DOSS provides a unified platform that connects all the moving pieces of your supply chain (3PL, co-packer, sales channels, and financial data) into a single dashboard. You get real-time inventory visibility, accurate demand forecasting across channels, automated multi-channel inventory syncing, and complete financial tracking from purchase orders to cash flow projections.
Most importantly for resource-constrained early-stage companies, DOSS eliminates the need to hire expensive supply chain specialists or implement complex ERP systems. The platform is designed specifically for emerging CPG brands, delivering enterprise-grade capabilities without enterprise-level complexity or cost.
Building Resilience into Your CPG Supply Chain
The most successful CPG brands treat supply chain management as a core competency, not an operational afterthought. They invest in systems, processes, and partners that provide visibility, flexibility, and resilience. They plan proactively rather than reacting to crises.
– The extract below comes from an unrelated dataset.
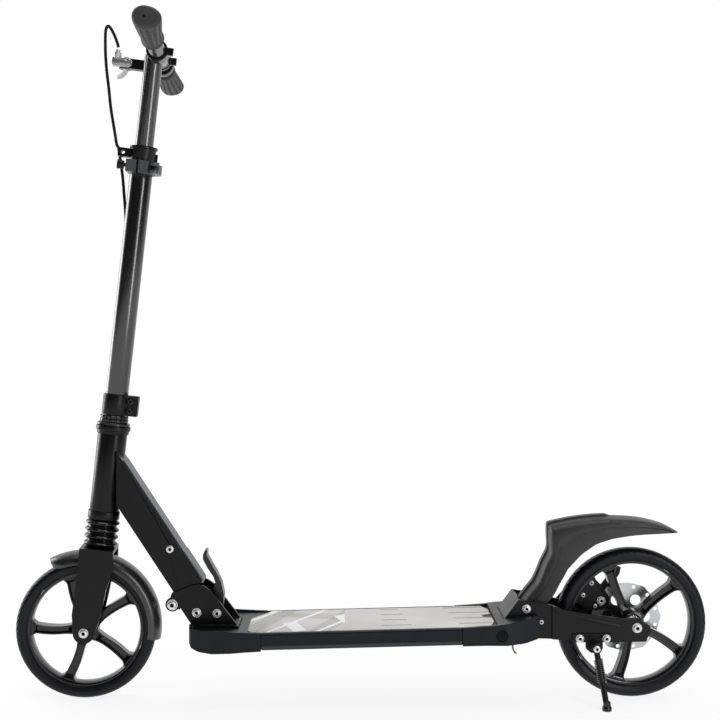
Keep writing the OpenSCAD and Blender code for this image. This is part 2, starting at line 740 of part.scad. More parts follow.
module quick_release_bolt()
    color([0.08, 0.08, 0.08]) on_axis() translate([0, qr_y, (qr_z0 + qr_z1) / 2]) rotate([0, 90, 0]) {
        translate([0, 0, -30]) cylinder(h = 30 + qr_x, r = 2.5);
        translate([0, 0, -30.5]) cylinder(h = 9, r1 = 6.5, r2 = 5.5);
        translate([0, 0, qr_x]) rotate([0, 90, 0])
            cylinder(h = qr_z1 - qr_z0 - 1.2, r = 3, center = true);
    }

// the blade wraps round behind the stem and ends on the far side
module quick_release_lever()
    color([0.33, 0.34, 0.36]) on_axis() difference() {
        union() {
            rod_z(qr_x, qr_y, 6.6, qr_z0 + 0.6, qr_z1 - 0.6);
            translate([0, 0, qr_z0 + 2]) linear_extrude(12.5) intersection() {
                difference() {
                    circle(27.5);
                    circle(22.5);
                }
                polygon([[0, 0], [26, -38], [70, -20], [70, 40], [22, 40]]);
            }
            translate([0, 0, qr_z0 + 2]) linear_extrude(12.5)
                polygon([[11.5, 19.5], [14, 24], [10, 34], [6, 36], [7, 29]]);
        }
        rod_z(qr_x, qr_y, 3 + run, qr_z0, qr_z1);
        translate([qr_x - 10, qr_y - 10, (qr_z0 + qr_z1) / 2 - 2.8]) cube([20, 12.8, 5.6]);
    }

module top_collar()
    color([0.08, 0.08, 0.08]) on_axis() difference() {
        union() {
            rod_z(0, 0, 17.2, 739.6, 757);
            rod_z(0, 0, 19, 757, 760.4);
            translate([-34, -7, 744]) cube([24, 14, 12]);
            translate([16, -3, 741]) cube([4, 6, 11]);
        }
        rod_z(0, 0, inner_r + 0.1, 738, 762);
        translate([-35, -1, 743]) cube([22, 2, 14]);
        rod_y(-27, 750, 2.6, -20, 20);
    }

// ---------------------------------------------------------------- handlebar
tube_low = 560;
module handlebar()
    color([0.10, 0.10, 0.11]) on_axis() difference() {
        union() {
            rod_z(0, 0, inner_r, tube_low, tee_z - 2);
            rod_y(bar_x, tee_z, 14, -27, 27);
            rod_y(bar_x, tee_z, 11, -bar_w / 2 + 6, bar_w / 2 - 6);
        }
        rod_z(0, 0, inner_r - 2, tube_low - 1, tee_z - 18);
        both_sides() rod_y(bar_x, tee_z, 9, 20, bar_w / 2);
    }

grip_len = 122;
module grip()
    difference() {
        union() {
            translate([0, -bar_w / 2 + grip_len, tee_z]) rotate([90, 0, 0]) rotate_extrude()
                polygon([
                    [0, 0], [14, 0], [15.5, 4], [14, 8], [14, 14], [15, 40], [16.2, 75],
                    [16.5, 100], [15.8, 116], [13, grip_len], [0, grip_len]
                ]);
            translate([4.6, -bar_w / 2 + grip_len - 8, tee_z]) rotate([90, 0, 0]) rotate_extrude()
                polygon([[0, 0], [12, 6], [14.6, 50], [17, 88], [16, 107], [12, 113.5], [0, 113.5]]);
        }
        rod_y(0, tee_z, 11 + eps, -bar_w / 2 + 6, 0);
        rod_y(0, tee_z, 1.6, -bar_w, -bar_w / 2 + 7);
    }

module grip_left() color([0.23, 0.23, 0.24]) on_bar() grip();
module grip_right() color([0.23, 0.23, 0.24]) on_bar() mirror([0, 1, 0]) grip();

// snap collars beside the tee, which free the two bar ends
module bar_fittings()
    color([0.12, 0.12, 0.12]) on_bar() both_sides() difference() {
        union() {
            rod_y(0, tee_z, 14.6, 27.2, 35);
            translate([8, 28, tee_z - 5]) cube([14, 6, 10]);
        }
        rod_y(0, tee_z, 11 + eps, 20, 40);
    }

adjuster_x = -63;
adjuster_y = brake_y - 5;
module lever_bracket()
    color([0.07, 0.07, 0.07]) on_bar() difference() {
        union() {
            rod_y(0, tee_z, 15.5, brake_y - 8, brake_y + 10);
            translate([-46, brake_y - 6, perch_z - 7]) cube([38, 14, 14]);
            rod_z(brake_x, brake_y + 6, 9, perch_z - 7, perch_z + 7);
            translate([-69, brake_y - 11, perch_z - 5]) cube([25, 14, 10]);
        }
        rod_y(0, tee_z, 11 + eps, 0, 200);
        rod_z(brake_x, brake_y + 6, 2.5 + eps, perch_z - 20, perch_z + 20);
        translate([-66, brake_y - 3, perch_z - 3.3]) cube([24, 33, 6.6]);
        rod_z(adjuster_x, adjuster_y, 2.5, perch_z - 20, perch_z + 20);
    }

module cable_adjuster()
    color("silver") on_bar() {
        rod_z(adjuster_x, adjuster_y, 5.5, perch_z + 5, perch_z + 13);
        rod_z(adjuster_x, adjuster_y, 3.6, perch_z + 13, perch_z + 17);
        rod_z(brake_x, brake_y + 6, 2.5, perch_z - 8, perch_z + 8);
        rod_z(brake_x, brake_y + 6, 4.6, perch_z + 7, perch_z + 10);
    }

module brake_lever()
    color("silver") on_bar() translate([0, 0, perch_z]) difference() {
        translate([0, 0, -2.7]) linear_extrude(5.4) polygon([
            [-58, brake_y + 6], [-55, brake_y + 1], [-49, brake_y + 1], [-46, brake_y + 6],
            [-47, brake_y + 20], [-51, brake_y + 40], [-57, brake_y + 70], [-64, brake_y + 96],
            [-72, brake_y + 112], [-77, brake_y + 110], [-71, brake_y + 94], [-64, brake_y + 70],
            [-59, brake_y + 42], [-57, brake_y + 22]
        ]);
        rod_z(brake_x, brake_y + 6, 2.5 + run, -20, 20);
    }

// ---------------------------------------------------------------- brake cable
module cable_bar() color([0.05, 0.05, 0.05]) cable(bar_route);
module cable_stem() color([0.05, 0.05, 0.05]) cable(stem_route);
module cable_frame() color([0.05, 0.05, 0.05]) cable(frame_route);
module cable_deck() color([0.05, 0.05, 0.05]) cable(deck_route);

// a bent wire hook under the rear cap
module deck_hook()
    color("silver") slab([
        [206.6, 86.29], [207.4, 72], [210, 66.6], [213.6, 65], [213.6, 67], [211, 68.4],
        [209.4, 73], [208.7, 86.38]
    ], -33, -28);

deck_extrusion();
deck_mat();
front_cap();
rear_cap();
fold_bracket();
fold_pin();
lock_pin();
rear_bracket();
rear_axle();
rear_spacers();
caliper_body();
brake_pads();
kickstand_bracket();
deck_bolts();
cable_deck();
deck_hook();
frame_tube();
tube_cover();
headset_cups();
headset_bearings();
tube_bolt();
cable_frame();
fold_lever();
steerer_tube();
headset_nuts();
stem_clamp();
clamp_bolts();
stem_tube();
height_bush();
height_collar();
top_collar();
quick_release_bolt();
cable_stem();
quick_release_lever();
fork();
front_axle();
front_spacers();
front_fender();
bellows();
suspension_spring();
front_rim();
front_tyre();
front_bearings();
rear_rim();
rear_tyre();
rear_bearings();
brake_disc();
handlebar();
grip_left();
grip_right();
bar_fittings();
lever_bracket();
cable_adjuster();
cable_bar();
brake_lever();
caliper_arm();
kickstand_leg();
kickstand_foot();
rear_fender();
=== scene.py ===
"""Looks of a folding kick scooter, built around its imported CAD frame."""
import json
import math
import bmesh
import bpy
from mathutils import Matrix, Vector


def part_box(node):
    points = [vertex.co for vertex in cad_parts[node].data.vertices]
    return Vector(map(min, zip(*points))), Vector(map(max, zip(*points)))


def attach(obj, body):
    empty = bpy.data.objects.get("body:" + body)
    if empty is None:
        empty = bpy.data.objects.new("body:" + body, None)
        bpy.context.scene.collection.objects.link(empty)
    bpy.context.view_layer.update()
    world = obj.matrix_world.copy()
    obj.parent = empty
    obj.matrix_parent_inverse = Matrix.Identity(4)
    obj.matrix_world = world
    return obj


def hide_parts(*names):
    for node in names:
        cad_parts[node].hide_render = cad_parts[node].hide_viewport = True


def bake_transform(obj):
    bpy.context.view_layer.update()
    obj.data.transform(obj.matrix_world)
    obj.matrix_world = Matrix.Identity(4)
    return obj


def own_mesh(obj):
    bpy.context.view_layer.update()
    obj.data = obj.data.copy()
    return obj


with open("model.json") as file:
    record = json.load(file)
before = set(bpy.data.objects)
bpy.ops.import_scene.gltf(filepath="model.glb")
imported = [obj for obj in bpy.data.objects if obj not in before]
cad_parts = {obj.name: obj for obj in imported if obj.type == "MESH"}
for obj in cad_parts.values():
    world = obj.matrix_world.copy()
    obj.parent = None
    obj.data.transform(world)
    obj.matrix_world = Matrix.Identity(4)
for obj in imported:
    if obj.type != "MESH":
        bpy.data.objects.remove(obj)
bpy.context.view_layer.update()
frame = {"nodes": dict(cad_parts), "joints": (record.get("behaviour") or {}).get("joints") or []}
joints = {joint["name"]: joint for joint in frame["joints"]}
TURN = 2 * math.pi
MM = 0.001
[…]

For founders and early-stage companies, the temptation to cut corners on supply chain infrastructure is understandable. Every dollar spent on operations is a dollar not invested in product development or marketing. But the brands that achieve sustainable growth are those that build operational foundations capable of supporting scale from the start.
The challenges outlined in this article represent real, significant obstacles. They've derailed countless promising CPG brands. But they're also solvable with the right approach, partners, and tools. By implementing the solutions discussed here and leveraging platforms like DOSS that are purpose-built for emerging CPG companies, you can navigate these challenges successfully and focus your energy on what matters most: building products that consumers love and a brand that endures.